Novas Histórias do Tempo da Velha Escola (DCCXVI)

São Sebastião da Giesteira, 23 de novembro de 2041

No mês de abril de 1990, Paulo Freire assim se dirigia ao seu amigo Malaguzzi: 

“O menino eterno pede-me, antes de eu retornar ao Brasil, que escreva algumas palavras dedicadas às meninas e aos meninos italianos. Não sei se saberia dizer algo novo a tal pedido. O que poderia dizer ainda aos meninos e às meninas deste final de século? Primeira coisa, aquilo que posso dizer em função de minha longa experiência neste mundo, é que devemos fazê-lo sempre mais bonito. É baseando-me em minha experiência que torno a dizer: não deixemos morrer a voz dos meninos e das meninas que estão crescendo.” 

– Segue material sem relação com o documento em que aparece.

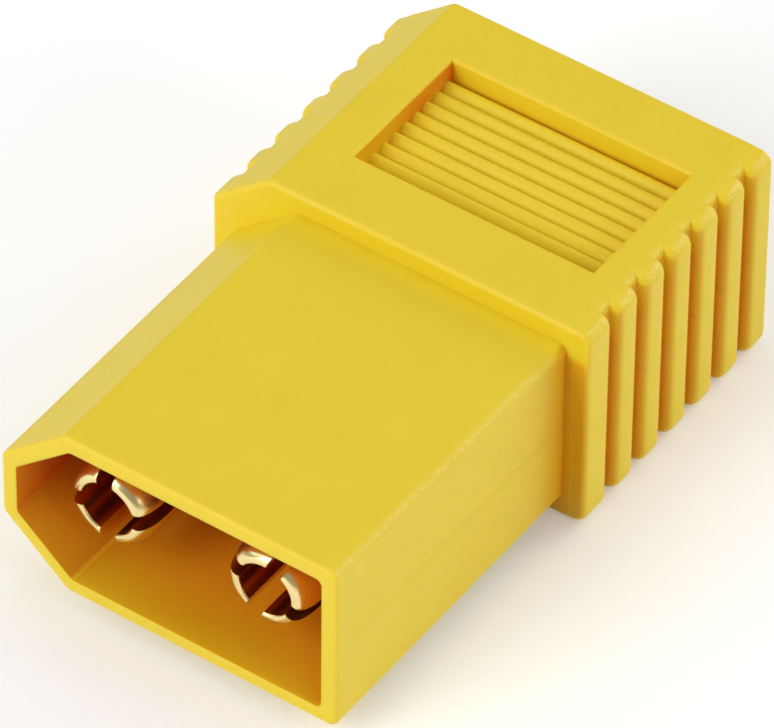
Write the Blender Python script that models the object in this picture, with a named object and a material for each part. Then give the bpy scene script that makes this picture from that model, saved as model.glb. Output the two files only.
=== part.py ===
"""Two-pole battery connector adapter, in metres.

One moulding carries two split bullet pins in a keyed shroud at the front (-Y) and a two-slot
socket, one slot lying flat and one upright, at the rear (+Y). +X is the square side, -X the side
with the two key chamfers, +Z is up. The origin is under the middle of the whole part, at the
height of the grip's underside.
"""

import math

import bmesh
import bpy
from mathutils import Matrix, Vector

MM = 0.001

# Shroud round the pins
SHROUD_WIDTH = 15.9 * MM
SHROUD_HEIGHT = 8.4 * MM
SHROUD_LENGTH = 15.35 * MM
SHROUD_WALL = 0.72 * MM
SHROUD_KEY_X = 3.05 * MM
SHROUD_KEY_Z = 2.67 * MM
SHROUD_CORNER = 0.4 * MM
RIM_EDGE = 0.18 * MM
CAVITY_DEPTH = 10.0 * MM
CAVITY_CORNER = 0.3 * MM

# Grip block behind the shroud, and how far it stands out beyond it
GRIP_STEP_X = 1.05 * MM
GRIP_STEP_Z = 0.95 * MM
GRIP_LENGTH = 12.95 * MM
GRIP_KEY_X = 2.75 * MM
GRIP_KEY_Z = 2.28 * MM
GRIP_CORNER = 0.55 * MM
KEY_CORNER = 0.35 * MM
GRIP_EDGE = 0.24 * MM

# Finger ribs down the two side faces of the grip, rolled over at their edges and ends
GROOVE_COUNT = 6
GROOVE_PITCH = 1.885 * MM
FIRST_GROOVE = 1.91 * MM
GROOVE_FLOOR = 0.26 * MM
RIB_CREST = 0.38 * MM
RIB_FILLET = 0.12 * MM
RIB_STEPS = 3
CORE_CORNER = 0.45 * MM
CORE_PROUD = 0.015 * MM

# Recess in the top and in the underside of the grip
RECESS_WIDTH = 11.4 * MM
RECESS_LENGTH = 6.8 * MM
RECESS_DEPTH = 1.15 * MM
RECESS_DRAFT = 0.08
RECESS_EDGE = 0.2 * MM
RECESS_EDGE_BACK = 0.006 * MM
RECESS_FROM_SHOULDER = 3.22 * MM
RECESS_FROM_MIDDLE = 1.3 * MM
RIDGE_COUNT = 9
RIDGE_HEIGHT = 0.32 * MM

# Bullet pins: the split nose, the collars that the web holds, and the solder cup
PIN_PITCH = 7.5 * MM
PIN_RADIUS = 1.75 * MM
PIN_RECESS = 1.1 * MM
NOSE_TIP_RADIUS = 1.48 * MM
NOSE_RADIUS = 1.94 * MM
NOSE_LENGTH = 1.3 * MM
NOSE_INNER_EDGE = 0.12 * MM
BULGE_RADIUS = 1.96 * MM
BULGE_AT = 2.4 * MM
WAIST_RADIUS = 1.6 * MM
WAIST_BEFORE_SPLIT_END = 1.2 * MM
WAIST_AFTER_SPLIT_END = 0.4 * MM
WAIST_TAPER = 0.8 * MM
PIN_BORE_RADIUS = 1.22 * MM
PIN_BORE_CONE = 0.6 * MM
SPLIT_WIDTH = 0.76 * MM
SPLIT_END_TO_WEB = 2.3 * MM
POSITIVE_ROLL = math.radians(-20)
NEGATIVE_ROLL = math.radians(3)
COLLAR_STEP = 0.4 * MM
COLLAR_LENGTH = 0.7 * MM
COLLAR_INSIDE_WEB = 0.6 * MM
RETAINING_GROOVE = 0.8 * MM
CUP_WALL = 0.55 * MM
CUP_LENGTH = 3.8 * MM
CUP_BORE_RADIUS = 1.4 * MM
CUP_BORE_DEPTH = 2.8 * MM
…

Regressado ao Brasil, após um longo exílio, Freire ainda realizou algumas viagens. E, nesse distante abril, com essa terna mensagem, se despedia de uma escola e um país

Também por essa altura, a sua filha Fátima se despedia dos alunos e professores da Escola da Ponte, usando palavras ternas. Uma década mais tarde, partilhei com a Madalena Freire algumas mesas de congressos, confirmando o que já sabia – Freire era um ser humano sensível, amoroso. E essas caraterísticas estavam impregnadas na sua descendência. 

Ainda nessa década, a minha amiga Elô rumou à Itália, para conhecer o cotidiano e compreender o projeto reggiano, bem como para cursar o Master em Coordenação Pedagógica. Depois de um ano letivo de fortes experiências, Por lá, se reencontrou no freiriano espírito e voltou com novas perguntas e vontade de partilhar aprendizagens. 

Nos primeiros anos deste século, a Elô considerou oportuno divulgar essas aprendizagens na forma de livro, para que outros educadores pudessem usufruir dos valiosos contributos colhidos em Reggio. E um educador português (freiriano, graças a Deus), que escolhera o Brasil como mátria anunciadora de uma nova educação, a ela se juntou na redação de um livrinho, que narrou o aparecimento de uma nova construção social de educação. 

Esse livrinho foi publicado na Europa, após cinquenta e quarenta anos da gênese de duas novas construções socais de aprendizagem. Mais tarde, os educadores brasileiros puderam olhar por dentro duas escolas, que operaram uma ruptura profunda relativamente ao modelo de escola do século XIX. E, in loco, tiveram ensejo de refletir sobre os seus eventuais contributos para conceber uma nova educação. 

As escolas municipais de Reggio Emilia e a Escola da Ponte foram fundadas respectivamente nas décadas de 1960 e de 1970 do século XX. Por que razão essas escolas ganharam visibilidade no mundo da educação? Por que razão muitos educadores brasileiros visitaram essas escolas? Por que fizeram a leitura de livros sobre essas experiências pioneiras?

Foram inúmeras as “peregrinações pedagógicas” (nas palavras do sociólogo espanhol, Mariano Enguita). Esses projetos ganharam relevo por se tratar de experiências que operaram, uma profunda ruptura com o paradigma-suporte de um conhecido e velho modelo de escola. Objetivos “audaciosos” representavam coerência com a existência da escola anunciada pelos escolanovistas. 

Afinal, se ela não existisse, para que todos aprendessem a seu modo, qual seria a sua finalidade? Por que ainda havia professores, que fingiam que ensinavam e se contentavam com a aprendizagem apenas de alguns dos seus alunos? Cadê a sensibilidade e a amorosidade freiriana?

Não era difícil compreender o motivo pelo qual os projetos da Ponte e de Reggio se tornaram tão conhecidos e pesquisados. Eles deram lugar a experiências de aprendizagens, em diálogo com o mundo real, repensando a escola, sua finalidade e seu lugar social.